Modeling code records
........

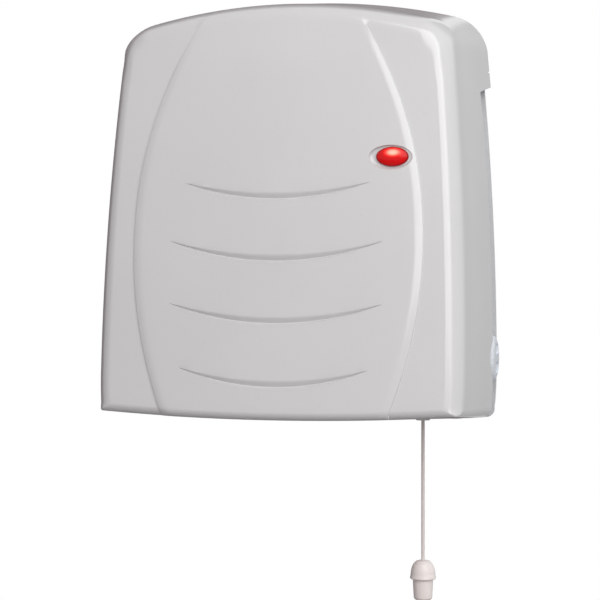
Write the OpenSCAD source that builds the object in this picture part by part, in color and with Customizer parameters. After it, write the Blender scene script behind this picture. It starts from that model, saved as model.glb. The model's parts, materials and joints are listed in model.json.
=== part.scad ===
// Bathroom wall fan heater with pull cord, side thermostat knob and underside outlet.
// Frame: the wall is the plane y = 0, the front faces -Y, +X is the viewer's right, +Z is up.
// Origin: centre of the four wall screws, on the wall. Millimetres.

/* [View] */
// Which piece to draw

/* [Cover size] */
// Half width at the widest level of the rear rim
body_half = 130; // [110:0.5:160]
// Height of the rear rim at the centre, above the lower reference line
body_h = 273; // [230:1:330]
// Depth from the wall to the front at the lower edge
body_d = 122.5; // [100:0.5:150]
// Thickness of the cover's wall
cover_wall = 2.6; // [2:0.1:4]
// Level of the widest point above the lower reference line
wide_z = 24; // [5:1:60]
// How far each side draws in by the top
side_taper = 14.3; // [0:0.1:30]
// Drop of the top rim from the centre to the sides
top_arch = 17.3; // [0:0.1:30]
// Sag of the lower edge at the centre
bottom_arch = 3.9; // [0:0.1:10]
// How far the front leans back by the top
front_lean = 25; // [0:0.5:40]
// How far the front curves back at the sides
front_bulge = 5.5; // [0:0.1:20]
// How far the underside drops from front to wall
under_drop = 9.6; // [0:0.1:15]

/* [Cover edges] */
// Radius of the upper corners seen from the front
corner_top = 22; // [10:0.5:40]
// Radius of the lower corners seen from the front
corner_bottom = 7; // [4:0.5:30]
// Rounding of the upright front edges, across
edge_side_in = 11; // [4:0.5:25]
// Rounding of the upright front edges, in depth
edge_side_deep = 18; // [4:0.5:40]
// Rounding of the top, downwards
edge_top_in = 11.5; // [4:0.5:25]
// Rounding of the top, in depth
edge_top_deep = 45; // [10:0.5:60]
// Rounding of the lower front edge
edge_low = 5.2; // [3:0.1:12]
// Draft of the walls, inwards per millimetre of depth
draft = 0.092; // [0:0.001:0.15]

/* [Shield and grooves] */
// Half width of the raised shield at its widest
shield_half = 94.6; // [60:0.1:110]
// Level of the shield's widest point
shield_z = 107; // [60:1:160]
// How much narrower the shield is at the lower edge
shield_low_in = 20.5; // [0:0.5:40]
// How much narrower the shield is at the top
shield_high_in = 54.3; // [0:0.5:80]
// Height of the shield above the side parts
shield_rise = 2; // [0.5:0.1:4]
// Height of the small step in which the shield's edge ends
shield_step = 0.9; // [0.3:0.1:2]
// Width of the shield's rolled edge
shield_edge = 6.5; // [2:0.5:12]
// Level of the tips of the lowest groove
groove_z = 28.4; // [10:0.1:60]
// Depth of a groove at its ledge
groove_deep = 2; // [0.5:0.1:2.4]

/* [Neon] */
// Lens centre inside the shield's right edge
neon_in = 15; // [14:0.1:60]
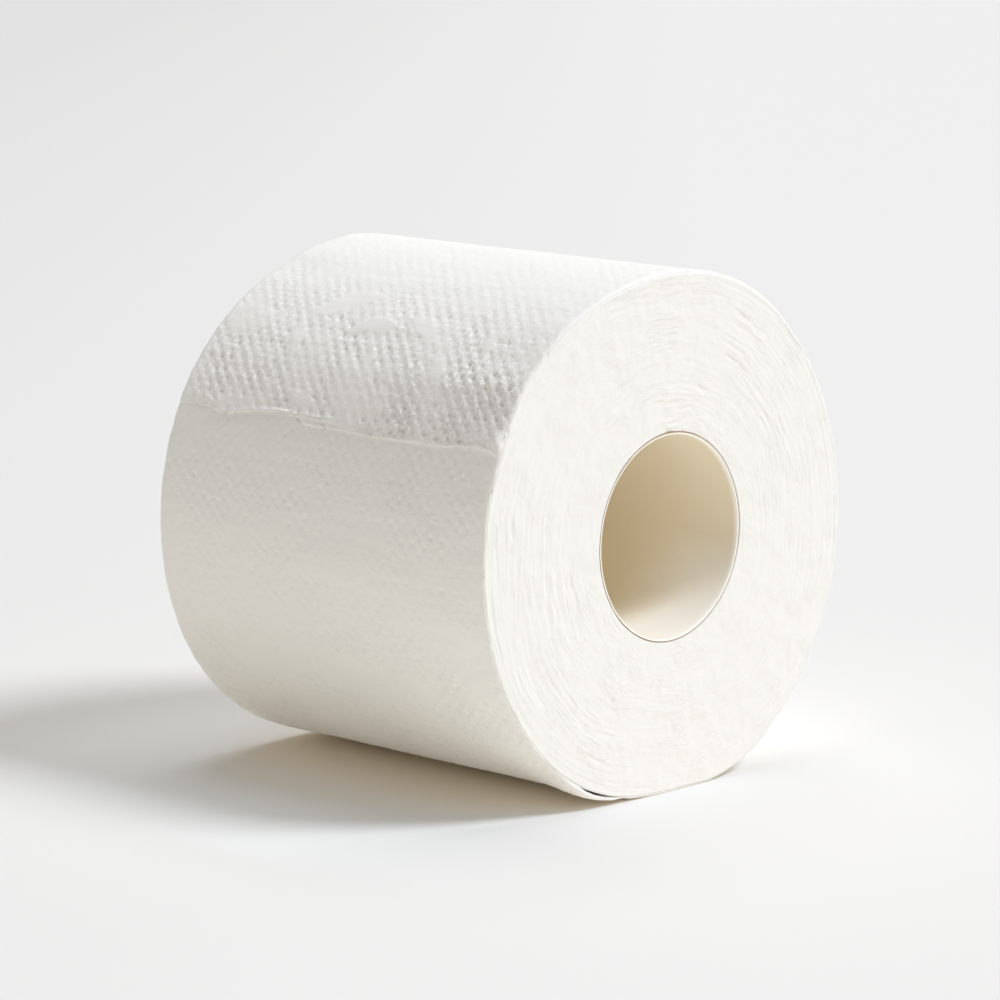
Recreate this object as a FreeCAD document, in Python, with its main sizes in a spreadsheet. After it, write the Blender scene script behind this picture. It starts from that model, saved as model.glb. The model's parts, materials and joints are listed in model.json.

........

### Exercise requirements:
Scan the material above. Return every line containing the string "with".

### Answer for this exercise:
Write the OpenSCAD source that builds the object in this picture part by part, in color and with Customizer parameters. After it, write the Blender scene script behind this picture. It starts from that model, saved as model.glb. The model's parts, materials and joints are listed in model.json.
// Bathroom wall fan heater with pull cord, side thermostat knob and underside outlet.
Recreate this object as a FreeCAD document, in Python, with its main sizes in a spreadsheet. After it, write the Blender scene script behind this picture. It starts from that model, saved as model.glb. The model's parts, materials and joints are listed in model.json.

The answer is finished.